Je vous écris bien en hâte, ne voulant pas que vous attendiez en vain quelques mots de moi. Nos lettres se croisent et ne prennent pas le temps de se mettre en accord. Ah! c'est qu'en ce moment, cher enfant, il faudrait, pour répondre aux mouvements de nos cœurs, que nous fussions l'un près de l'autre; les postes ont beau courir, notre ardeur va plus vite encore. Reportons-nous, ami, au sein de Dieu où se calme toute émotion, où se purifie tout sentiment; reposons-nous en paix, en confiance, en amour dans ce Cœur qui est notre lieu, notre asile; il me semble, cher enfant, que j'y suis en ce moment avec vous, tant je me sens sûr de vous, tant j'espère en l'avenir, tant je désire tout selon la très sainte volonté de Dieu.

Ne vous livrez pas trop exclusivement, dans ces premiers moments, à vos pensées; quand elles sont tristes, secouez-les; prenez quelque part, si vous pouvez, aux travaux du jeune frère; en étudiant de près son œuvre, vous recueillerez par la comparaison d'utiles observations et de nouvelles lumières.

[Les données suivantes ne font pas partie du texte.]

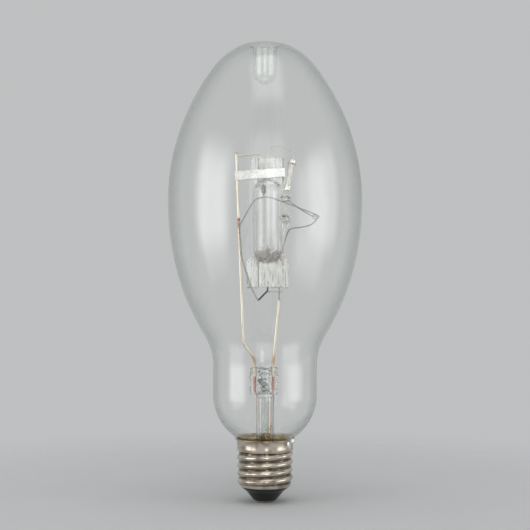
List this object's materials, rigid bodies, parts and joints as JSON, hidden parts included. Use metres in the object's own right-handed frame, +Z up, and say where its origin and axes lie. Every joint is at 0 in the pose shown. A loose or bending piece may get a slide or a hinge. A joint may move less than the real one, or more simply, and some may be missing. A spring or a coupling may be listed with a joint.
{
  "type": "blended light lamp",
  "caption": "Self-ballasted mercury lamp: clear oval glass bulb on a screw cap, holding a quartz arc tube, a starting resistor and a ballast filament on a wire mount.",
  "frame": {"origin": "lowest point of the solder on the centre contact, on the lamp's axis", "axes": "+Z up the lamp's axis from the cap to the bulb's top, +X towards the short lead-in wire's side, -Y towards the front, where the starting resistor and most of the filament stand"},
  "size_m": [0.0904, 0.0904, 0.2137],
  "materials": {
    "clear_glass": "clear and polished, as blown",
    "stem_glass": "clear and polished, wrinkled where it is pressed",
    "quartz": "clear with frosted pinches and a brown-grey deposit",
    "bead_glass": "polished",
    "nickel_plate": "nickel plated, polished, lightly tarnished",
    "cement": "matt, baked brown",
    "black_glass": "black moulded glass, glossy",
    "contact_brass": "stamped, satin",
    "solder": "soft solder, bright with dull patches",
    "nickel_wire": "drawn nickel-plated wire, heat tinted at its welds",
    "strap_nickel": "bright pressed strip",
    "tungsten": "dark grey drawn wire",
    "seal_wire": "copper-clad wire, red under glass",
    "copper_wire": "bare copper wire",
    "molybdenum": "thin etched foil",
    "mercury": "liquid metal",
    "resistor_body": "pale glazed rod"
  },
  "bodies": {
    "root": {"outer_bulb": "clear_glass", "stem_glass": "stem_glass", "exhaust_tube": "stem_glass", "cap_shell": "nickel_plate", "cap_cement": "cement", "cap_insulator": "black_glass", "centre_contact": "contact_brass", "centre_solder": "solder", "side_solder": "solder", "arc_tube": "quartz", "mercury_drops": "mercury", "arc_tube_strap": "strap_nickel", "starting_resistor": "resistor_body", "resistor_foot_cap": "strap_nickel", "resistor_head_cap": "strap_nickel", "support_wire": "nickel_wire", "short_lead": "nickel_wire", "left_seal_wire": "seal_wire", "right_seal_wire": "seal_wire", "centre_contact_lead": "copper_wire", "shell_contact_lead": "copper_wire", "upper_arc_lead": "nickel_wire", "starting_lead": "nickel_wire", "lower_arc_lead": "nickel_wire", "resistor_return_lead": "nickel_wire", "right_filament_hook": "tungsten", "left_filament_hook": "tungsten", "resistor_hanger": "nickel_wire", "filament": "tungsten", "upper_main_foil": "molybdenum", "starting_foil": "molybdenum", "lower_main_foil": "molybdenum", "upper_electrode": "tungsten", "lower_electrode": "tungsten", "starting_electrode": "tungsten", "upper_bead": "bead_glass", "lower_bead": "bead_glass"}
  },
  "joints": []
}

Remerciez-le du tendre accueil qu'il vous a fait en notre nom. M. Beaussier donne une retraite, ce qui l'a empêché de vous écrire, le f. Myionnet va le faire de son côté. Vous aurez vu que j'ai reçu votre lettre de Dreux à laquelle j'ai répondu poste pour poste; ne tardez pas à m'écrire, vous avez besoin d'effusion et, comme vous l'avez dit, après le Cœur de Dieu, vous ne pouvez vous répandre qu'au cœur de votre Père.

Le Prevost

 

P.S. Merci de votre note à M. Taillandier sur la loterie; a-t-il la clef de l'armoire?

 

 





152 Cf. infra, lettre 166, du 25 .09. 1846. Le Général Pelet, supérieur hiérarchique de M. Maignen au Ministère de la guerre.